__SHORT EXERCISE__
Beginning with the line that contains "Reconstruct the object" and ending with the line that contains "is towards +X.", reproduce each line exactly; include both and add nothing.

__3D code data__
++++++++

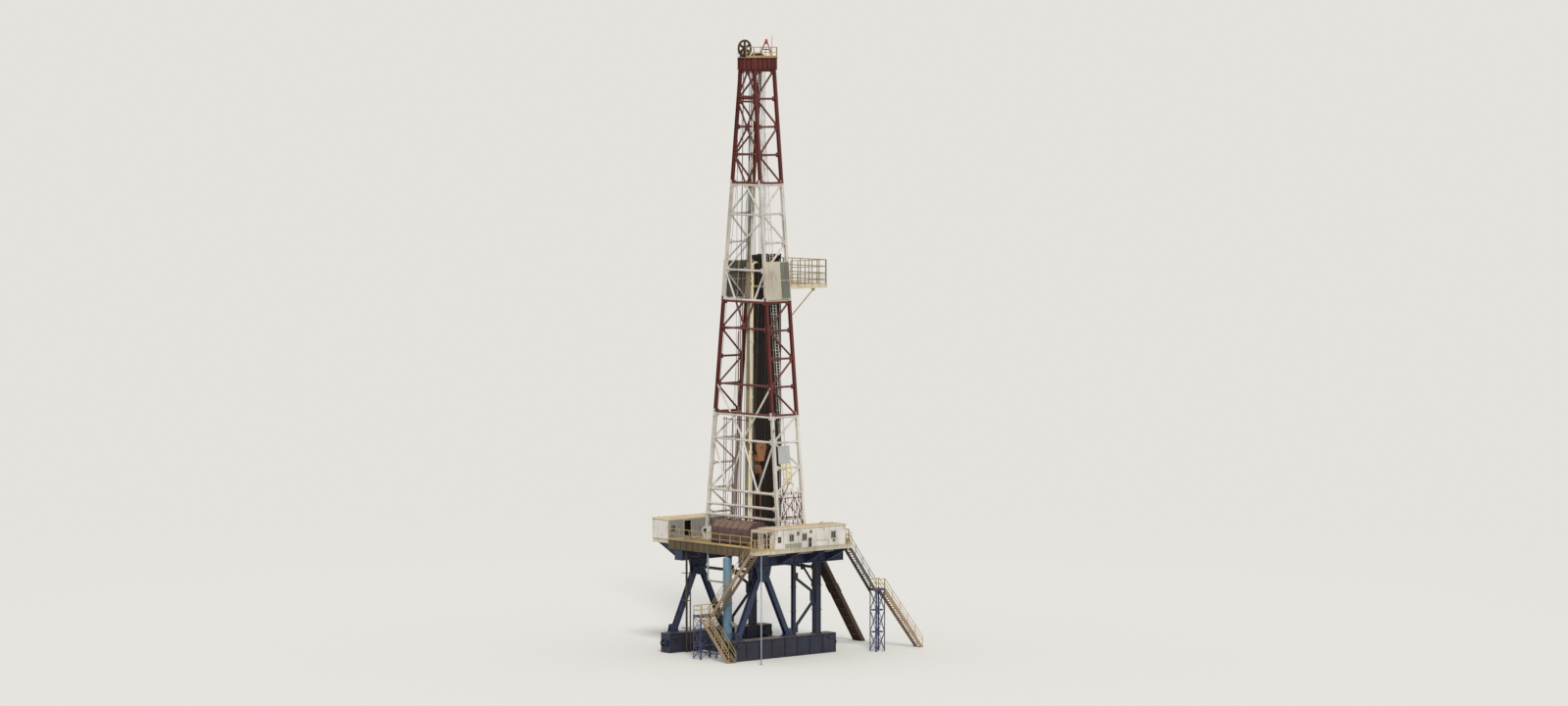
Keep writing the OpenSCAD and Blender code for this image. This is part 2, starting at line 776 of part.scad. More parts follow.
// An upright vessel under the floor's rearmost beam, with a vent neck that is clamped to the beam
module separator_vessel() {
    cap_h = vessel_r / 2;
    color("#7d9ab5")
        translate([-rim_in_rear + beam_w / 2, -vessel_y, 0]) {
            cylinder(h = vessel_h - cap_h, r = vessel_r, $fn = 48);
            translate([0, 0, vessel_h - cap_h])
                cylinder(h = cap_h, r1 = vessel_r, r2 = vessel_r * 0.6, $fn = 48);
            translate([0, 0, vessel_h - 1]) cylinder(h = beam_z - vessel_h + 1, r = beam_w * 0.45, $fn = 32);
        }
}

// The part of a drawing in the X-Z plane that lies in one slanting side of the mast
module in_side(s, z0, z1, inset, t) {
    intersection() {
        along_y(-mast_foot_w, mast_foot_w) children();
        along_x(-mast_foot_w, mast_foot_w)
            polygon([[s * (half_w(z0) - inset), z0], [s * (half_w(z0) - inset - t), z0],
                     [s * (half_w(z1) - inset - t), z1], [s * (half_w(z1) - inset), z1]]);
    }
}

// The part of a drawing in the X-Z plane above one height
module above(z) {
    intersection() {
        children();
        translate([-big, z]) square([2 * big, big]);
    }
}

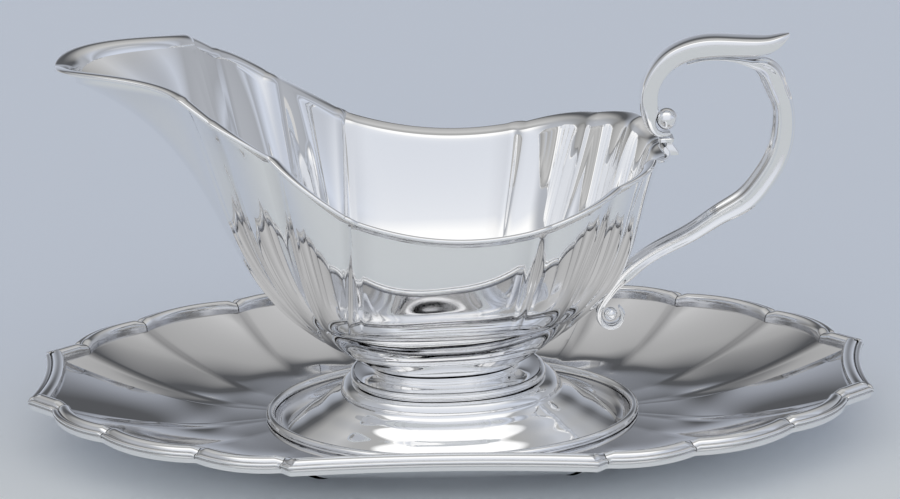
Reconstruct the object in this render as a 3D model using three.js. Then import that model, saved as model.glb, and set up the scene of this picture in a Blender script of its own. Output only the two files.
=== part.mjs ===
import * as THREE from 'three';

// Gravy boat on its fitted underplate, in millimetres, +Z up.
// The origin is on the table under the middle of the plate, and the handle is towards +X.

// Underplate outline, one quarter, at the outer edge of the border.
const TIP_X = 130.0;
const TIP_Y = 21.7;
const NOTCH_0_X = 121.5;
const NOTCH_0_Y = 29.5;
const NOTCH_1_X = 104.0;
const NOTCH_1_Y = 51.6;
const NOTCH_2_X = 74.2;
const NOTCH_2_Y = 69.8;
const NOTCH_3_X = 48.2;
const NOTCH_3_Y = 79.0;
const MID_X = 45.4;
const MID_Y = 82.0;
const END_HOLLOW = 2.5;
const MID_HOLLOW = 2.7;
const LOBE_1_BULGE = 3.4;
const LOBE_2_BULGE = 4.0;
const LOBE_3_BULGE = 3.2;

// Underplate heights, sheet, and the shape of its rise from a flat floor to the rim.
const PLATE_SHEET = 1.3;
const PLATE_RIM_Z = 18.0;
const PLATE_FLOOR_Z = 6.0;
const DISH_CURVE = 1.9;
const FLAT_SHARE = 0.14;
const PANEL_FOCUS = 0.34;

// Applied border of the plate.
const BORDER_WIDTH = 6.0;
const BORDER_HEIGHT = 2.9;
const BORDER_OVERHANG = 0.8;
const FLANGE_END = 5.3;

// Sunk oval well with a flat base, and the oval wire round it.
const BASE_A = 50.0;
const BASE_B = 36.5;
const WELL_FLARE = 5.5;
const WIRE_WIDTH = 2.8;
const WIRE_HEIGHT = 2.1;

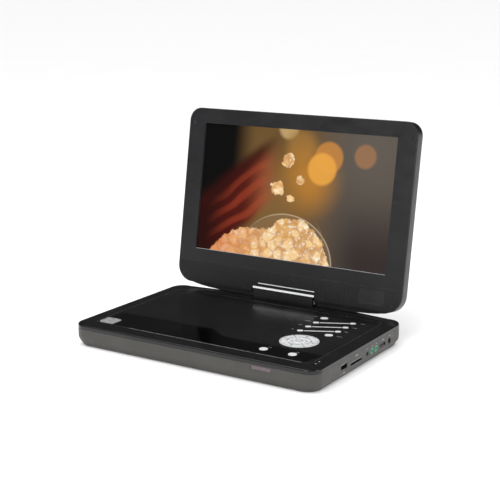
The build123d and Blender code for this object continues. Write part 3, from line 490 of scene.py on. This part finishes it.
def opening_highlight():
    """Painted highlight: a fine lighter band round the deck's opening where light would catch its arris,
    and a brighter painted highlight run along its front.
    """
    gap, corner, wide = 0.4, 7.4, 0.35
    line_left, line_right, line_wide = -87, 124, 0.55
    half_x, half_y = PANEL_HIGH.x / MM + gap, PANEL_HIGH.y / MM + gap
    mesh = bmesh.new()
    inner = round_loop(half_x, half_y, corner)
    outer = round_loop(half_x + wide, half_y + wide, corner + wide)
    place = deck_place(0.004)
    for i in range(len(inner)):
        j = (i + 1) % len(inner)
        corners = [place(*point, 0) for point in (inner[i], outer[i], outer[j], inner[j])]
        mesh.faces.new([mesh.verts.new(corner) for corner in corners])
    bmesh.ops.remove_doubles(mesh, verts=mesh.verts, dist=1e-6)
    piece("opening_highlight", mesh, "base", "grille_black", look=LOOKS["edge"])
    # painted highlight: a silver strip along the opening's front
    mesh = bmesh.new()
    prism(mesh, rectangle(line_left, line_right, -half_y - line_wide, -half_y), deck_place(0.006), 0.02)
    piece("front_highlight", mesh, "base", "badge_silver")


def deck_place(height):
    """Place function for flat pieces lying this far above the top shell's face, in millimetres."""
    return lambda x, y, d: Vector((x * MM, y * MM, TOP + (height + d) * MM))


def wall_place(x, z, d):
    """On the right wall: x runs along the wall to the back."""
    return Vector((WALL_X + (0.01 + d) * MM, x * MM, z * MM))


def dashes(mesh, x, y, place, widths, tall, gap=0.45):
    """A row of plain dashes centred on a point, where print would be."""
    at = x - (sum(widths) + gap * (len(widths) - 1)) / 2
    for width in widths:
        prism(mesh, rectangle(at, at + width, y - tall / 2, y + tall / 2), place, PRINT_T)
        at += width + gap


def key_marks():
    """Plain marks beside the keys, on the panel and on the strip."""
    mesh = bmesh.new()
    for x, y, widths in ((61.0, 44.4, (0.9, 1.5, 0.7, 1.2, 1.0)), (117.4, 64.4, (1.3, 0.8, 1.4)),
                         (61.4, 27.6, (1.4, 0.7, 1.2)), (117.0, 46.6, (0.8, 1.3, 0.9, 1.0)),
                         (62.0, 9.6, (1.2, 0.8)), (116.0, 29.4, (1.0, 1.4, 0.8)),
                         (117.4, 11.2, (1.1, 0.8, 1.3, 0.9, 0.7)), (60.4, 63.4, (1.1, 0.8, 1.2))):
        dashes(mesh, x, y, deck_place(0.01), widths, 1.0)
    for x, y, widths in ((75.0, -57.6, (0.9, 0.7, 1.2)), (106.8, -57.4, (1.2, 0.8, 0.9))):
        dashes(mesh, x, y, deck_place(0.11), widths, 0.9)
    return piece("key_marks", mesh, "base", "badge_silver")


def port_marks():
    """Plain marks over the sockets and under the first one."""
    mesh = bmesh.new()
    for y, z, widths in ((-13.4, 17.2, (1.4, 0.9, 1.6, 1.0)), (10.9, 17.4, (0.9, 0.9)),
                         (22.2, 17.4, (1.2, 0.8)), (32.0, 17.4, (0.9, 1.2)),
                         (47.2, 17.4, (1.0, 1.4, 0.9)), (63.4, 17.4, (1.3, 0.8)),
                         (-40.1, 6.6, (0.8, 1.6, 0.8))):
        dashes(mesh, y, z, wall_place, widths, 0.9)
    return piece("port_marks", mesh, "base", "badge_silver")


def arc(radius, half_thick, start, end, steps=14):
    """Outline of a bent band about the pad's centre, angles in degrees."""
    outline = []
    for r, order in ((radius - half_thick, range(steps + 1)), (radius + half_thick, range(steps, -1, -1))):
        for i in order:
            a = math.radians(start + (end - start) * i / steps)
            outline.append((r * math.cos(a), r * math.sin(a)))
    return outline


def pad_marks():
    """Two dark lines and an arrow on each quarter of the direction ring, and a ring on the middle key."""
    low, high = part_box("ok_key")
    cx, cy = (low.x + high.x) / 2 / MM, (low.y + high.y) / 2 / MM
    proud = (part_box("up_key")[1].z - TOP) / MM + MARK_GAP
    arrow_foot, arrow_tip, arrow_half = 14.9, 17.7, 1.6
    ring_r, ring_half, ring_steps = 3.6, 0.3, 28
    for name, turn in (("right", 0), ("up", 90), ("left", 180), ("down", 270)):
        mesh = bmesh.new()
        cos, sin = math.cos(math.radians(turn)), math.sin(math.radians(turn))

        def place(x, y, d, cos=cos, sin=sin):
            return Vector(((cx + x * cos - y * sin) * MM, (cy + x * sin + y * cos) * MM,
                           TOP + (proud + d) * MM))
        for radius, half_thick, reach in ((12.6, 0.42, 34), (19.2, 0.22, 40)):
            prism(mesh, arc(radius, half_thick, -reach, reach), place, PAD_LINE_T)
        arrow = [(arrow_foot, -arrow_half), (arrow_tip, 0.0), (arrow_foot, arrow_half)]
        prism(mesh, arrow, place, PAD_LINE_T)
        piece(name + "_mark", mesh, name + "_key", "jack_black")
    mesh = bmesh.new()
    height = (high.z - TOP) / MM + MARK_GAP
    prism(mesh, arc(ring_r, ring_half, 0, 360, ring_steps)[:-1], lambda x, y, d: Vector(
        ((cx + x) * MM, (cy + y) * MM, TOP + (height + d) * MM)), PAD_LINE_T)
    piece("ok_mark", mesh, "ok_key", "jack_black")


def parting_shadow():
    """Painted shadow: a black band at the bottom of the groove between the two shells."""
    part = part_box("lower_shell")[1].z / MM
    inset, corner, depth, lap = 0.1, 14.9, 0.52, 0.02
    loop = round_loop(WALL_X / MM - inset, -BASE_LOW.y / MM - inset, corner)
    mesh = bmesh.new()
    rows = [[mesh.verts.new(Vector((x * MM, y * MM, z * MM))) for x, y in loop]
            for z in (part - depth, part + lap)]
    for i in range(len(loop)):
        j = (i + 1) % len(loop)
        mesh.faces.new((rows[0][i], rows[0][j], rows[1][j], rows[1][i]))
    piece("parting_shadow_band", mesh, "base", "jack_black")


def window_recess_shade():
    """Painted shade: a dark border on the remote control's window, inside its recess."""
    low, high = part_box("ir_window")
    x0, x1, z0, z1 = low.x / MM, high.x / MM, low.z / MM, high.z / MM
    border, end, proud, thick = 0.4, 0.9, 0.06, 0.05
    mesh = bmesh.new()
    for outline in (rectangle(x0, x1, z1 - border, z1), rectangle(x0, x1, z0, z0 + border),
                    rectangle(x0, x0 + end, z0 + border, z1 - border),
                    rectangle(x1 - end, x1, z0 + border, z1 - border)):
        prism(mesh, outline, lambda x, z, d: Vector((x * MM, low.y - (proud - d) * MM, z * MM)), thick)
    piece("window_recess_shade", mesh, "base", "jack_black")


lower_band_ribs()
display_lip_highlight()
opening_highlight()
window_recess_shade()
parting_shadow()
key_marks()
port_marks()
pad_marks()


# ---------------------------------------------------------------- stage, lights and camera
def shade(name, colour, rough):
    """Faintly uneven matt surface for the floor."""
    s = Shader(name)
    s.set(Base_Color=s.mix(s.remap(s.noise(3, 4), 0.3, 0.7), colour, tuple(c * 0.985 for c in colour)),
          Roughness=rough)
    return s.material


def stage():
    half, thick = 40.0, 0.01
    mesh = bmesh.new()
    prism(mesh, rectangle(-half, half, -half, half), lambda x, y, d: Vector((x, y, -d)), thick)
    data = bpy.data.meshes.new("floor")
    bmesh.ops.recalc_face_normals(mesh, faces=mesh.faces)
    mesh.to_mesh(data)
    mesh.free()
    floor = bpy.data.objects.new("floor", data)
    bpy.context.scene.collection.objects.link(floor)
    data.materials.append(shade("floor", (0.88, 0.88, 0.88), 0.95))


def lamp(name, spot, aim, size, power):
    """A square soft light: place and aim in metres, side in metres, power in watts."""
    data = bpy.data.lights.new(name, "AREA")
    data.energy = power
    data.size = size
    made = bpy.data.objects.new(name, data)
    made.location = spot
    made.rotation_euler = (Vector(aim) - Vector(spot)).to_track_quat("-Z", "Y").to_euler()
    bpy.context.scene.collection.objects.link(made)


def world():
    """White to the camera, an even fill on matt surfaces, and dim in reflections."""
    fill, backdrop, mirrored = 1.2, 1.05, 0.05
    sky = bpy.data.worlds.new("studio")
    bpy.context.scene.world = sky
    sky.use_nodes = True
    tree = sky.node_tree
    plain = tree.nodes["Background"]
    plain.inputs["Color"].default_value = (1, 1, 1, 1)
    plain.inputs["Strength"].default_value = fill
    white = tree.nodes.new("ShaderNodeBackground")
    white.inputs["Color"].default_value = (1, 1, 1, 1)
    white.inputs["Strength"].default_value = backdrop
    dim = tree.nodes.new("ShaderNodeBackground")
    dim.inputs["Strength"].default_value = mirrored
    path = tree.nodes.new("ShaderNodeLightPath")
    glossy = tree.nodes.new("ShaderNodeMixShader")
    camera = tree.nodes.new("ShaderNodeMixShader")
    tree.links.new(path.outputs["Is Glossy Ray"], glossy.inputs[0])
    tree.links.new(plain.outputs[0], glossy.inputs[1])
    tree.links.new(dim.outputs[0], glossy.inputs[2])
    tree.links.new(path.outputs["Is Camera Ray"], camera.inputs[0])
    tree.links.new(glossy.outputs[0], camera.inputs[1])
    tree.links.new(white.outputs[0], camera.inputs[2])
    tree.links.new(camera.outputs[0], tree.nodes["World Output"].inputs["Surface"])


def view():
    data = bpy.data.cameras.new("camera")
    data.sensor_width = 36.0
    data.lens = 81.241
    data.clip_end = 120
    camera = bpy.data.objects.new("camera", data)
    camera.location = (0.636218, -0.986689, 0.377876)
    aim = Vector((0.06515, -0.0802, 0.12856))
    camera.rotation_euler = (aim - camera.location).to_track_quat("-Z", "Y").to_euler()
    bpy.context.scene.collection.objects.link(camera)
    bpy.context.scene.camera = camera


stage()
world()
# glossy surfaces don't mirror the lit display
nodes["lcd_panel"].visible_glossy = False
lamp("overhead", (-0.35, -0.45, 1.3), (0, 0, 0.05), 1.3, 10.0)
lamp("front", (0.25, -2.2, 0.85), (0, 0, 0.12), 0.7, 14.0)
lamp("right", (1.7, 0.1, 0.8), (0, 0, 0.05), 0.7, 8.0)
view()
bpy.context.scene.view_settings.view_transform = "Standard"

++++++++

__SOLUTION TO THE EXERCISE__
Reconstruct the object in this render as a 3D model using three.js. Then import that model, saved as model.glb, and set up the scene of this picture in a Blender script of its own. Output only the two files.
=== part.mjs ===
import * as THREE from 'three';

// Gravy boat on its fitted underplate, in millimetres, +Z up.
// The origin is on the table under the middle of the plate, and the handle is towards +X.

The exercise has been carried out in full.